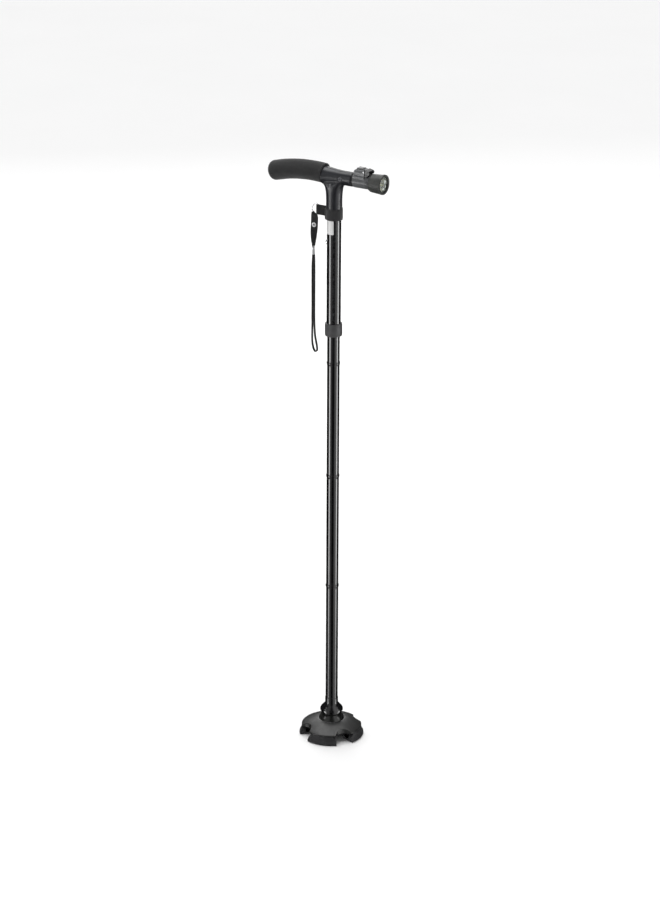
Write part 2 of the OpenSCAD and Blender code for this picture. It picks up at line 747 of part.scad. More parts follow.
module head_bezel() {
  rim = head_r - 0.4;
  color("#3a3b3e") turned([
    [head_x, neck_r + slip], [head_x, head_r - 2.1], [head_x + 0.6, head_r - 1.6],
    [head_front - 3.2, rim], [head_front - 2.6, head_r], [head_front - 0.5, head_r],
    [head_front, head_r - 0.6], [head_front, lens_r - 0.8], [head_front - 1.95, lens_r - 0.8],
    [head_front - 1.95, lens_r + seat], [head_x + 5.4, lens_r + seat],
    [head_x + 5.4, neck_r + slip]]);
}

module rounded_block(w, h, r) {
  translate([-w / 2, 0]) square([w, h - r]);
  translate([-w / 2 + r, h - r]) circle(r = r, $fn = 48);
  translate([w / 2 - r, h - r]) circle(r = r, $fn = 48);
  translate([-w / 2 + r, h - r - eps]) square([w - 2 * r, r + eps]);
}
module switch_housing() {
  long = block_to - block_from;
  color("#6a6b6e") difference() {
    union() {
      translate([block_from, 0, axis_z + 3]) rotate([90, 0, 90])
        linear_extrude(long) rounded_block(2 * (nose_r - 1.2), block_z - axis_z - 3, 1.2);
      intersection() {
        translate([block_from, 0, axis_z + 3]) rotate([90, 0, 90])
          linear_extrude(long) rounded_block(14.4, block_top - axis_z - 3, 4);
        slab(20) translate([block_from + long / 2, axis_z])
          rounded_block(long - 1.2, block_top - axis_z, 3);
      }
    }
    along_x(block_from - eps, block_to + eps, nose_r + 0.02);
    // pocket for the lever and its pivot
    translate([block_from + 2.6, -lever_w / 2 - 0.3, block_top - 1.6]) cube([40, lever_w + 0.6, 10]);
    translate([lever_x - 3.4, -lever_w / 2 - 0.3, lever_z - 2.4]) cube([20, lever_w + 0.6, 10]);
    // well for the switch element
    translate([block_from + 4.6, -3.2, block_top - 6.2]) cube([6.4, 6.4, 10]);
    along_y(lever_x, -12, 12, lever_z, 1 + seat);
  }
}
module switch_element() {
  color("#1a1a1a") translate([block_from + 4.8, -3, block_top - 6]) {
    cube([6, 6, 3.6]);
    translate([3, 3, 3]) cylinder(r = 1.6, h = 2.3, $fn = 32);
  }
}
module lever_pin() {
  color("#9a9ca0") along_y(lever_x, -6.8, 6.8, lever_z, 1);
}
module switch_lever() {
  z = block_top;
  x = block_to;
  color("#0c0c0d") difference() {
    union() {
      // thumb pad and arm
      slab(lever_w - 0.2) polygon([
        [x - 15, z + 0.2], [x - 15, z + 2], [x - 14, z + 2.7], [x - 4.4, z + 2.7],
        [x - 3.6, z + 1.8], [x + 1.4, z + 1.2], [x + 1.4, z - 5], [x - 2.2, z - 5],
        [x - 4, z - 3.6], [x - 4.4, z + 0.2]]);
      // ear that hangs over the front
      slab(15) polygon([
        [x + 0.7, z + 1.2], [x + 7.4, z - 0.4], [x + 8.8, z - 2.2], [x + 8.4, z - 5],
        [x + 5.6, z - 7], [x + 2.2, z - 11], [x + 0.7, z - 12.4]]);
    }
    along_y(lever_x, -12, 12, lever_z, 1 + slip);
    along_x(x - 1, x + 12, nose_r + 0.9);
    turned([[flare_x - 3, 0], [flare_x - 3, nose_r + 0.9], [flare_x - 0.5, nose_r + 0.9],
            [head_x, head_r - 1.4], [head_x + 1, 0]]);
  }
}

base_plate();
foot_1();
foot_2();
foot_3();
foot_4();
foot_screws();
pivot_liner();
pivot_buffer();
pivot_bell();
pivot_bolt();
pivot_washer();
bottom_plug();
tube_1();
tube_2();
tube_3();
inner_tube();
spigot_1();
spigot_2();
spigot_3();
shock_cord();
cord_ferrule_low();
cord_ferrule_top();
top_plug();
snap_button();
button_spring();
upper_tube();
split_bush();
lock_collar();
size_label();
handle_shell_left();
handle_shell_right();
handle_screws();
handle_pin();
foam_grip();
strap_band();
strap_tab();
d_ring();
lanyard_web();
grommet();
crimp_sleeve();
wrist_loop();
torch_barrel();
nose_seal();
battery_cell();
cell_spring();
led_board();
leds();
reflector();
lens();
lens_gasket();
head_bezel();
switch_housing();
switch_element();
lever_pin();
switch_lever();
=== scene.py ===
import math
import bpy
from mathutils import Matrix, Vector, noise


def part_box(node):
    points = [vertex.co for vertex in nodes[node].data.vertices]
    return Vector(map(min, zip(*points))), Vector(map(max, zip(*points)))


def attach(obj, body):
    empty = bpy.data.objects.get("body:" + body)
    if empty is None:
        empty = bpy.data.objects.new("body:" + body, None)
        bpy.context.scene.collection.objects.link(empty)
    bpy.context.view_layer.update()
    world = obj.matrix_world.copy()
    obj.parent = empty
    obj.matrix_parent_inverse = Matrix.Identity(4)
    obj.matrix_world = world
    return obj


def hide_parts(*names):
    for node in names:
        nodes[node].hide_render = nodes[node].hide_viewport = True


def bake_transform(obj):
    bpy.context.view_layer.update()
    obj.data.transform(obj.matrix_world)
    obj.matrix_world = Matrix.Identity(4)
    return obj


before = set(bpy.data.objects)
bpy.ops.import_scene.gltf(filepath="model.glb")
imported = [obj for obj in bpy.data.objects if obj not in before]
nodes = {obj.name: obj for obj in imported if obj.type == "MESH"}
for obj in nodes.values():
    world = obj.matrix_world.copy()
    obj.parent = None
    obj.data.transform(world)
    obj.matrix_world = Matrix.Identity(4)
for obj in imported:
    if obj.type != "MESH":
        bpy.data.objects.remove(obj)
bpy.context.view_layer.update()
mm = 0.001
print("frame loaded:", len(nodes), "nodes")


def clearPick():
    if bpy.context.object and bpy.context.object.mode != "OBJECT":
        bpy.ops.object.mode_set(mode="OBJECT")
    bpy.ops.object.select_all(action="DESELECT")


def pick(obj):
    clearPick()
    obj.select_set(True)
    bpy.context.view_layer.objects.active = obj
    return obj


def editAll(obj):
    pick(obj)
    bpy.ops.object.mode_set(mode="EDIT")
    bpy.ops.mesh.select_mode(type="VERT")
    bpy.ops.mesh.select_all(action="SELECT")


def leaveEdit():
    bpy.ops.object.mode_set(mode="OBJECT")


def applyPlace(obj):
    pick(obj)
    bpy.ops.object.transform_apply(location=True, rotation=True, scale=True)


def modify(obj, kind, **settings):
    pick(obj)
    bpy.ops.object.modifier_add(type=kind)
    modifier = obj.modifiers[-1]
    for key, value in settings.items():
        setattr(modifier, key, value)
    bpy.ops.object.modifier_apply(modifier=modifier.name)


def smooth(obj, degrees=35):
    pick(obj)
    bpy.ops.object.shade_smooth_by_angle(angle=math.radians(degrees))


def moveVertices(obj, shift):
    # shift gives a vertex's new place from its old one
    for v in obj.data.vertices:
        v.co = shift(v.co)
    obj.data.update()


def lathe(name, profile, centre, axis, steps=96):
    # profile points in the shared frame, drawn from a single vertex and spun a full turn
    clearPick()
    bpy.ops.mesh.primitive_plane_add(size=mm, location=profile[0])
    obj = bpy.context.object
    obj.name = name
    editAll(obj)
    bpy.ops.mesh.merge(type="CENTER")
    for a, b in zip(profile, profile[1:]):
        bpy.ops.mesh.extrude_region_move(TRANSFORM_OT_translate={"value": Vector(b) - Vector(a)})
    leaveEdit()
    applyPlace(obj)
    editAll(obj)
    bpy.ops.mesh.spin(steps=steps, angle=2 * math.pi, center=centre, axis=axis)
    bpy.ops.mesh.select_all(action="SELECT")
    bpy.ops.mesh.remove_doubles(threshold=0.004 * mm)
    bpy.ops.mesh.normals_make_consistent(inside=False)
    leaveEdit()
    return obj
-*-
What to produce — Set down, exactly and alone, the run of lines from the line that has "base_plate();" to the line that has "obj.data.transform(obj.matrix_world)".

Problem solution —
base_plate();
foot_1();
foot_2();
foot_3();
foot_4();
foot_screws();
pivot_liner();
pivot_buffer();
pivot_bell();
pivot_bolt();
pivot_washer();
bottom_plug();
tube_1();
tube_2();
tube_3();
inner_tube();
spigot_1();
spigot_2();
spigot_3();
shock_cord();
cord_ferrule_low();
cord_ferrule_top();
top_plug();
snap_button();
button_spring();
upper_tube();
split_bush();
lock_collar();
size_label();
handle_shell_left();
handle_shell_right();
handle_screws();
handle_pin();
foam_grip();
strap_band();
strap_tab();
d_ring();
lanyard_web();
grommet();
crimp_sleeve();
wrist_loop();
torch_barrel();
nose_seal();
battery_cell();
cell_spring();
led_board();
leds();
reflector();
lens();
lens_gasket();
head_bezel();
switch_housing();
switch_element();
lever_pin();
switch_lever();
=== scene.py ===
import math
import bpy
from mathutils import Matrix, Vector, noise


def part_box(node):
    points = [vertex.co for vertex in nodes[node].data.vertices]
    return Vector(map(min, zip(*points))), Vector(map(max, zip(*points)))


def attach(obj, body):
    empty = bpy.data.objects.get("body:" + body)
    if empty is None:
        empty = bpy.data.objects.new("body:" + body, None)
        bpy.context.scene.collection.objects.link(empty)
    bpy.context.view_layer.update()
    world = obj.matrix_world.copy()
    obj.parent = empty
    obj.matrix_parent_inverse = Matrix.Identity(4)
    obj.matrix_world = world
    return obj


def hide_parts(*names):
    for node in names:
        nodes[node].hide_render = nodes[node].hide_viewport = True


def bake_transform(obj):
    bpy.context.view_layer.update()
    obj.data.transform(obj.matrix_world)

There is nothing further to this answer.